> On Mar 11, 2020, at 5:36 PM, Rowan Tommins <rowan.coll...@gmail.com> wrote:
> 
> On 11/03/2020 19:12, Mike Schinkel wrote:
>> My gut feeling is that attributes should be specific to the classes in which 
>> they are declared. But I see no reason a "must-add" requirement for 
>> attributes where the requirement is passed down to a concrete class needs to 
>> be coupled to a inheritance of attributes.
> 
> From an "interfaces are contracts" view, I totally agree. I'm just thinking 
> in terms of implementation: the requirements we currently enforce are 
> implemented as abstract+inheritance, so that seems like the most 
> straight-forward thing to copy. If attributes aren't inherited, but 
> "attribute requirements" are, we'd need them to be a different kind of thing 
> in some way.
> 
> I also think that applying attributes to an interface directly might have 
> uses, so we'd need separate syntax for the two things.

Definitely agree.

> For instance, looking at the Hack manual, the built-in __Sealed attribute has 
> specific meaning for interfaces:
> 
> > An interface that is sealed can be implemented directly only by the classes 
> > named in the attribute value list.
> 
> https://docs.hhvm.com/hack/attributes/predefined-attributes#__sealed
> 
>> It could certainly be implemented in userland by the code that consumes the 
>> interface. But not every consumer will implement it
> 
> The way I was thinking of it, and I think the way this RFC is drafted, the 
> native attributes would - at least initially - be a very low-level feature, 
> with libraries expected to build more useful functionality on top. So if a 
> library gave meaning to << Require(SomeAttribute::class) >> then all 
> consumers of that library would give that the same meaning.

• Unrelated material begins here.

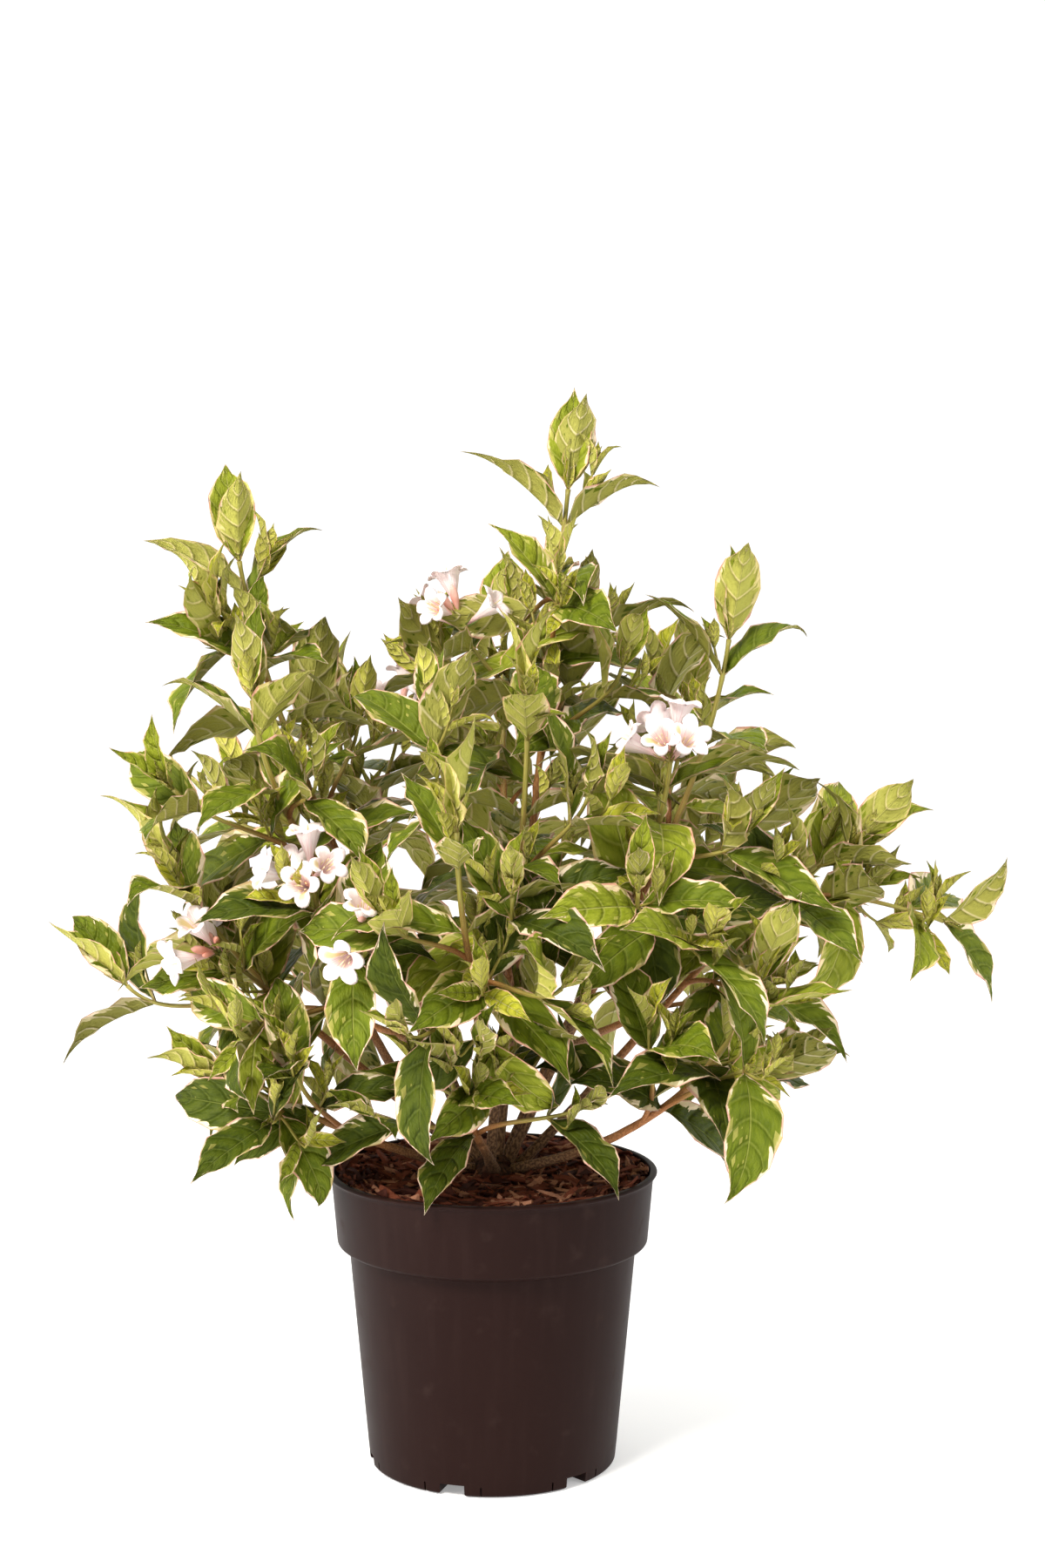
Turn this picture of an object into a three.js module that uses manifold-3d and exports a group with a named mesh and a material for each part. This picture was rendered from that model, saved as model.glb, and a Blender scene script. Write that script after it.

I read that last sentence 10 times but still am not sure what it means.  Can 
you maybe give a concrete example?

> further there would be no syntax for a static analysis tool or IDE to use to 
> recognize the requirement.
> 
> Very true. Although given the amount of parsing some tools already do with 
> docblocks, if there was a popular library defining attributes like this, the 
> tools would probably start picking up on it.

How would they pick it up if there is no way for an interface to say "You must 
include this attribute?"  

Adding an attribute to a class would not be the same as assigning a literal 
value to an untyped variable.  In the latter case the IDE can reasonably assume 
the variable should be that type even if it gets it wrong in a few cases. In 
those few cases the developer just ignores the little squiggly underline saying 
its the wrong type. Or the developer can explicitly type it with PhpDoc so the 
IDE will get it right.

But when a class implements an interface and also uses an attribute the idea 
that is not necessarily a signal that all other classes that implement that 
interface should also use the attribute. Especially if a class implements 
multiple interfaces; which one should implement it?  

And if the interface is from an external source and there is not yet any uses, 
how could the IDE know when an attribute is required?

>> Hence why I'd love to see that ability to specify in an interface when a 
>> class must implement attributes.
>> [...]
>> P.S. And while I am at it, I would also really like to be able to require 
>> static methods and constants via an interface, too.
> 
> 
> Oh, I'd love to see all of those things, but as DanAck says, they deserve a 
> separate discussion to figure out what it would all look like, and in the 
> meantime getting an actual native attribute syntax to build them on top of 
> would be a huge step forward.

I'd happily agree with this, assuming we make sure the syntax choice does not 
paint us into a corner we cannot get out of in a future discussion.